金剛手(こんごうしゆ)よ、若しこの清浄出生句の般若理趣を聞くこと有らば、乃し菩提道場に至るまで、一切の蓋障、及び煩悩障、法障、業障など設い広く積集するも必ず地獄等の趣に堕せず、設い重罪を作るとも消滅せんこと難からず。若しよく受持して日々に読誦し作意し思惟せば、即ち現生に於いて一切法平等の金剛の三摩地(さんまじ)を証して、一切法に於いて皆自在を得、無量の適悦歓喜を受け、十六大菩薩生をもって如来と及び執金剛(しゆごんごう)の位を得べし)  

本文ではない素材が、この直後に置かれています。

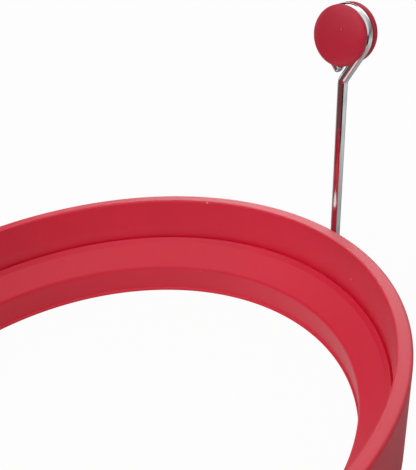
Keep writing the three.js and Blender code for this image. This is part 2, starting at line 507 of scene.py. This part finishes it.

{仏の胸に いだかれて 妙適(たえ)なるめぐみ 身に沁みつ ふかき慈悲に つつまれる われを知るこそ 菩薩なれ すくい求むる 慾の箭は やがて接取の み手に触れ きよき慈愛に つながれて おもいのままに 生きてゆく まこと仏を見ることも 仏に触れる 適悦(よろこび)も いやます愛は なおさらにきよき慢となりぬべし 仏の智恵に かざられてこころはとわに 滋沢(うるほ)えり み光のもと 身はつねに 楽しからぬは なかりけり 眼に見る色は 仏なり 耳に聞く音は 仏なり 鼻に嗅ぐ香は 仏なり 舌に嘗む味 仏なり それはなぜにと たずぬれば すべてのものは そのままに いずれも浄き ものなれば もしその性に 目覚めれば きよき悟りの 彼の岸に 到れる真実 そこにあり} 
この一説に触れて、不覚にも滂沱たるを禁じ得なかった。  
紙面の都合上、これ以上は遠慮したいが、生涯を掛け、『般若理趣経』に触れつつ、人生の探究を深めていきたいと切に願っている。この尊い「心の通信」の読者に対し、この『理趣経』に触れていただく機会になればと稿を起こし始めた。お許しいただければ、時折、この『理趣経』を取り上げてみたい。